Supreme Court approval drops to historic low of 40%

Supreme Court approval drops to historic low of 40%
·2 min read

The US Supreme Court’s approval rating has dropped to a historic low of just 40 per cent, according to a new poll.

America’s highest court is disapproved of by 53 per cent of respondents, says the September poll conducted by Gallup.

Since 2001 the court’s approval rating had previously only dipped as low as 42 per cent in 2005 and 2017 and in July it had an approval rating of 49 per cent, meaning a drop of almost 10 points in just a few months.

The polling was carried out between 1 September and 17 September, when the court refused to block the controversial and restrictive new Texas abortion law, as well as allowing university vaccine mandates to remain in place.

“Americans’ opinions of the Supreme Court are now the worst Gallup has measured in its polling on the institution over the past two-plus decades,” said Gallup in a statement.

“At this point, less than a majority of Republicans, Democrats and independents approve of the job the court is doing. Barely half of Democrats and independents are confident in it, while confidence is slightly higher among Republicans.”

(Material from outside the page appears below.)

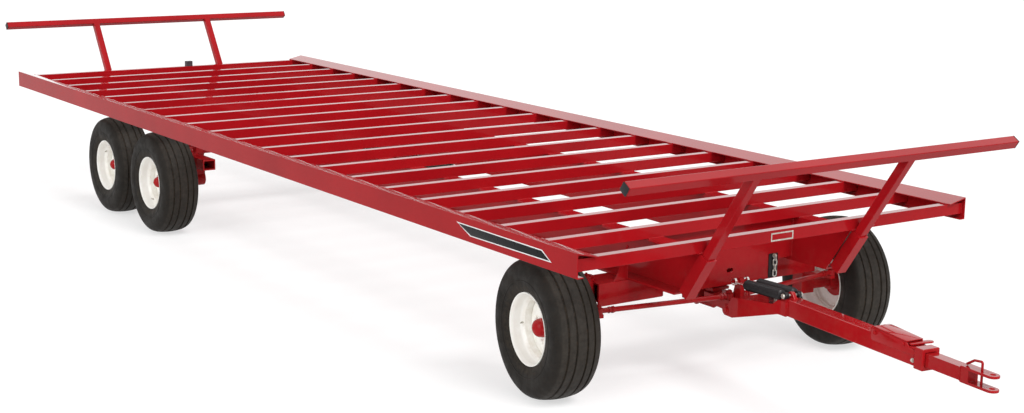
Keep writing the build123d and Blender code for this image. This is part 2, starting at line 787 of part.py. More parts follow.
def hitch_handle():
    """Bent round bar that drops through both plates behind the pin holes."""
    back = TONGUE_END + INNER_REACH
    x = back + CLEVIS_REACH - CLEVIS_WIDTH / 2 - HANDLE_BACK
    top = TONGUE_Z + CLEVIS_GAP / 2 + CLEVIS_PLATE
    low = TONGUE_Z - CLEVIS_GAP / 2 - CLEVIS_PLATE
    route = FilletPolyline(
        (x, 0, low - 8), (x, 0, top + 40), (x - 50, 0, top + 34), (x - 96, 0, top + 6), radius=9
    )
    section = Plane(origin=(x, 0, low - 8), z_dir=(0, 0, 1)) * Circle(HANDLE_RADIUS)
    return sweep(section, path=route)


# The rear tandem

def rear_axle():
    """Tube under the long beams with a leg and a trunnion shaft at each side."""
    axle = axle_tube(TANDEM_X, TRUNNION_LEG_Y - TRUNNION_LEG_WIDTH / 2 + 5)
    leg_inner = TRUNNION_LEG_Y - TRUNNION_LEG_WIDTH / 2
    leg_outer = TRUNNION_LEG_Y + TRUNNION_LEG_WIDTH / 2
    half = AXLE_TUBE_WIDTH / 2
    low = TRUNNION_Z - TRUNNION_RADIUS - 30
    leg = plate_xz(
        [
            (TANDEM_X - half, BEAM_BOTTOM),
            (TANDEM_X - half, TRUNNION_Z),
            (TANDEM_X - 48, low),
            (TANDEM_X + 48, low),
            (TANDEM_X + half, TRUNNION_Z),
            (TANDEM_X + half, BEAM_BOTTOM),
        ],
        leg_inner,
        leg_outer,
    )
    tip = WALKING_BEAM_Y + WALKING_BEAM_WIDTH / 2 + 14
    side = leg + cross_bar(TANDEM_X, TRUNNION_Z, leg_inner, tip, TRUNNION_RADIUS)
    return axle + side + mirrored(side)


def walking_beam():
    """Tube that rocks on the left trunnion, with a spindle boss under each end."""
    reach = TANDEM_SPACING / 2 + WALKING_BEAM_OVERHANG
    inner = WALKING_BEAM_Y - WALKING_BEAM_WIDTH / 2
    outer = WALKING_BEAM_Y + WALKING_BEAM_WIDTH / 2
    half = WALKING_BEAM_DEPTH / 2
    z = -AXLE_DROP
    beam = block(
        TANDEM_X - reach,
        TANDEM_X + reach,
        inner,
        outer,
        TRUNNION_Z - half,
        TRUNNION_Z + half,
    )
    beam -= block(
        TANDEM_X - reach - 1,
        TANDEM_X + reach + 1,
        inner + WALKING_BEAM_WALL,
        outer - WALKING_BEAM_WALL,
        TRUNNION_Z - half + WALKING_BEAM_WALL,
        TRUNNION_Z + half - WALKING_BEAM_WALL,
    )
    beam += cross_bar(TANDEM_X, TRUNNION_Z, inner - 20, outer + 6, TRUNNION_RADIUS + 16)
    beam -= cross_bar(TANDEM_X, TRUNNION_Z, inner - 21, outer + 7, TRUNNION_RADIUS + PIN_FIT)
    for x in (TANDEM_X - TANDEM_SPACING / 2, TANDEM_X + TANDEM_SPACING / 2):
        beam += block(x - 40, x + 40, inner + 15, outer, z, TRUNNION_Z - half)
        beam += cross_bar(x, z, inner + 15, outer, SPINDLE_RADIUS + 29)
        beam += spindle(x, z, outer - 10, REAR_WHEEL_Y)
    return beam


def rear_lamp():
    """Small lamp housing on the rear member."""
    x = cross_places()[-1]
    return block(x - 20, x + 20, 165, 225, CROSS_TOP, CROSS_TOP + 45)


# Every node is a list of solids

NODES = {}


def add(name, shapes, pivot=None):
    """Stores a node, turned about its upright pivot where the steering moves it."""
    solids = shapes if isinstance(shapes, list) else [shapes]
    if pivot:
        solids = [s.rotate(Axis((pivot[0], pivot[1], 0), (0, 0, 1)), STEER_AT_REST) for s in solids]
    NODES[name] = solids


front_rack = rack()
sockets = both(rack_socket())
add("crossmembers", crossmembers())
add("main_beams", main_beams())
add("front_rack", front_rack)
add("rear_rack", flip_ends(front_rack))
add("rack_sockets", sockets + [flip_ends(socket) for socket in sockets])
add("front_axle_beam", front_axle())
add("front_bolster", front_bolster())
add("pivot_bracket", pivot_bracket())
add("rear_axle", rear_axle())
add("rear_lamp", rear_lamp())
for side_name, side in SIDES.items():
    def sided(shape):
        """Drawn on the left, and mirrored for the right."""
        return shape if side > 0 else mirrored(shape)

    kingpin = (AXLE_X, side * KINGPIN_Y)
    add("side_rail_" + side_name, sided(side_rail()))
    add("walking_beam_" + side_name, sided(walking_beam()))
    add("knuckle_" + side_name, sided(knuckle()), kingpin)
    add("tie_rod_" + side_name, tie_rod(side))
    for row, x, y, pivot in (
        ("front", AXLE_X, FRONT_WHEEL_Y, kingpin),
        ("middle", TANDEM_X + TANDEM_SPACING / 2, REAR_WHEEL_Y, None),
        ("rear", TANDEM_X - TANDEM_SPACING / 2, REAR_WHEEL_Y, None),
    ):
        for piece, shape in wheel_set(x, side * y, side).items():
            add(row + "_" + piece + "_" + side_name, shape, pivot)
for name, shape in (
    ("steering_head", steering_head()),
    ("tongue_yoke", tongue_yoke()),
    ("tongue_tube", tongue_tube()),
    ("latch", latch()),
    ("lift_springs", lift_springs()),
    ("lift_rods", lift_rods()),
    ("inner_tube", inner_tube()),
    ("hitch_clevis", hitch_clevis()),
    ("hitch_handle", hitch_handle()),
):
    add(name, shape, (HEAD_X, 0))

# The wagon moves so that its origin is under the middle of its overall length
boxes = [solid.bounding_box() for solids in NODES.values() for solid in solids]
X_MIDDLE = (min(box.min.X for box in boxes) + max(box.max.X for box in boxes)) / 2
GROUND = -AXLE_DROP - TYRE_RADIUS
SHIFT = Location((-X_MIDDLE, 0, -GROUND))

os.makedirs("parts", exist_ok=True)
for name, shapes in NODES.items():
    solids = [solid for shape in shapes for solid in shape.moved(SHIFT).solids()]
    node = solids[0] if len(solids) == 1 else Compound(children=solids)
    export_step(node, "parts/" + name + ".step")
print("nodes", len(NODES), "middle", round(X_MIDDLE, 3), "deck top", -GROUND)
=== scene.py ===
# %% [markdown]
# # Bale wagon
# The steel model of a farm bale wagon is loaded first and stays as it is. This lesson then gives every
# part of it a finish, swaps its plain wheels for detailed ones, and adds the small things that the steel
# model leaves out, such as bolts, welds, plates and a chain.

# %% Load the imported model
import json
import math

import bmesh
import bpy
from mathutils import Matrix, Vector


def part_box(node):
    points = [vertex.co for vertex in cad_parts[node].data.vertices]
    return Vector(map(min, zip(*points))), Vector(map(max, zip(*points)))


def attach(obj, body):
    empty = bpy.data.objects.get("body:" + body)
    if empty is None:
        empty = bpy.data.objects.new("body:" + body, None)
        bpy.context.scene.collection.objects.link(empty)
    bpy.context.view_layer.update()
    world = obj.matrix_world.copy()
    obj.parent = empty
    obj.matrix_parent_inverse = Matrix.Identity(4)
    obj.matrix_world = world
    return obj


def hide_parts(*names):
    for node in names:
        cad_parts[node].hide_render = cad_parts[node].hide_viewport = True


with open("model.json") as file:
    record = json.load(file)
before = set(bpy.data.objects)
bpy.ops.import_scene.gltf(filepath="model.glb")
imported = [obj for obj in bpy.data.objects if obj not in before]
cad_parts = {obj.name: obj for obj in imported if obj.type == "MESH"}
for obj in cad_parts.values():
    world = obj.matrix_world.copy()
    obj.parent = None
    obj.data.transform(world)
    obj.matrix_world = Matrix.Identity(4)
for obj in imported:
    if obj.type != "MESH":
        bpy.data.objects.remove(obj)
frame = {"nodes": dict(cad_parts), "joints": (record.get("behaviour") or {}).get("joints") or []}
cad_nodes = frame["nodes"]
joints = {joint["name"]: joint for joint in frame["joints"]}
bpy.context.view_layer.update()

# %% [markdown]
# The camera stands where the photographer stood: ahead of the wagon on its right, with the eye a little
# under three metres up. It could be aimed with a constraint, but a matrix built from the heading, the
# pitch and the roll keeps it exact. The lens is long, so the far end hardly shrinks.

# %% Camera
HEADING, PITCH, ROLL = math.radians(145.515), math.radians(-11.219), math.radians(0.801)
EYE = (9.6624, -6.0432, 2.7655)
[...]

The survey also showed that there has been a sharp decline in the percentage of Americans who have “a great deal” or “fair amount” of trust in the federal judiciary, dropping from 67 per cent in 2020 to 54 per cent in the latest poll.

One-term president Donald Trump added three right-wing judges to the bench during his administration, sharply changing the make-up off the court following the death of Justice Ruth Bader Ginsburg.

There have been calls from some Democrats to expand the Supreme Court, and add a number of new liberal justices to re-balance it.

In the latest poll 40 per cent of respondents said that the court was “Too conservative” while just 20 per cent felt it was “too liberal”, with 37 per cent saying it was “about right.”

The Gallup conducted a random survey of 1,005 adults in all 50 US states and Washington, DC, with a margin of error of four per cent.